Md. Hist. Mag., 8:119–140 [June 1913])
Not identifiable and probably a mistake of memory. CFA silently corrected the name to “Brancas,” apparently assuming that JA meant the Comte de Lauraguais (see p. 57, note
1778-04-22
April 22. Wednesday 1778 Dined at home and spent the day on Business with Mr. Lee.
1778-04-23
April 23 Thursday. 1778. Dined at home with Company.
1778-04-24
April 24 Fryday 1778. Dined at Mr. Buffauts with much Company.
1778-04-25
April 25. Saturday. Dined at Mr. Chaumonts with Company.
1778-04-26
April 26. Sunday 1778. Dined at home.
1778-04-27
Monday April 27. 1778. Dined with Mr. Boulainvilliers, at his house in Passi, with Generals and Bishops and Ladies. In the Evening I went to the French Comedy, and happened to be placed in the Front Box very near to Voltaire, who was then upon his last Visit to Paris, and now attended the representation of his own Alzire. The Audience between the several Acts, called Out, Voltaire! Voltaire! Voltaire! and 78clapped and applauded him during all the intervals. The Aged Poet on Occasion of some extraordinary Applause arose and bowed respectfully to the Spectators. Although he was very far advanced in Age, had the Paleness of death and deep lines and Wrinkles in his face, he had at some times an eager piercing Stare, and at others a sparkling vivacity in his Eyes. They were still the Poets Eyes with a fine frenzy rolling. And there was yet much vigour in his Countenance. After the Tragedy, they acted the Tuteur, a Comedy or a Farce in one Act.

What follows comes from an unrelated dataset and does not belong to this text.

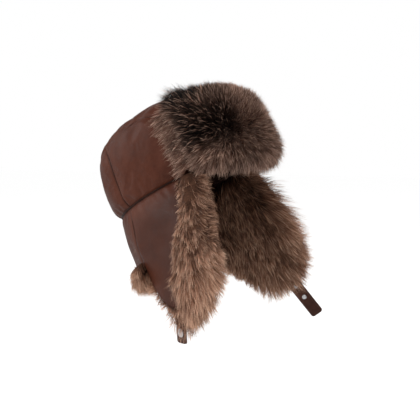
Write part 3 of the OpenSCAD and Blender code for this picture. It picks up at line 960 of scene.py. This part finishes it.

This Theatre did not exceed that at Bourdeaux.
I had not been a month, as yet, in France, nor three Weeks in Passi, but I had seized every moment that I could save, from Business, company or Sleep to acquire the language. I took with me the Book to the Theatre, and compared it line for Line and word for Word, with the pronunciation of the Actors and Actresses, and in this Way I found I could understand them very well. Thinking this to be the best course I could take, to become familiar with the language and its correct pronunciation, I determined to frequent the Theatres as often as possible. Accordingly I went as often as I could and found a great Advantage in it as well as an agreable Entertainment. But as Dr. Franklin had almost daily Occasion for the Carriage and I was determined the public should not be put to the Expence of another for me, I could not go so often as I wished. Another project occurred to me to familiarise the language, which was to keep a Journal in French. This was accordingly attempted and continued for a few days,1 but I found it took up too much of my time, and what was more decisive I was afraid to keep any Journal at all: For I had reason to believe, that the house was full of Spies, some of whom were among my own Servants, and if my Journal should fall into the hands of the Police, full of free remarks as it must be, to be of any value, it might do more Injury to my Country than mischief to me.
See Diary entries of 27 April 1778 and following.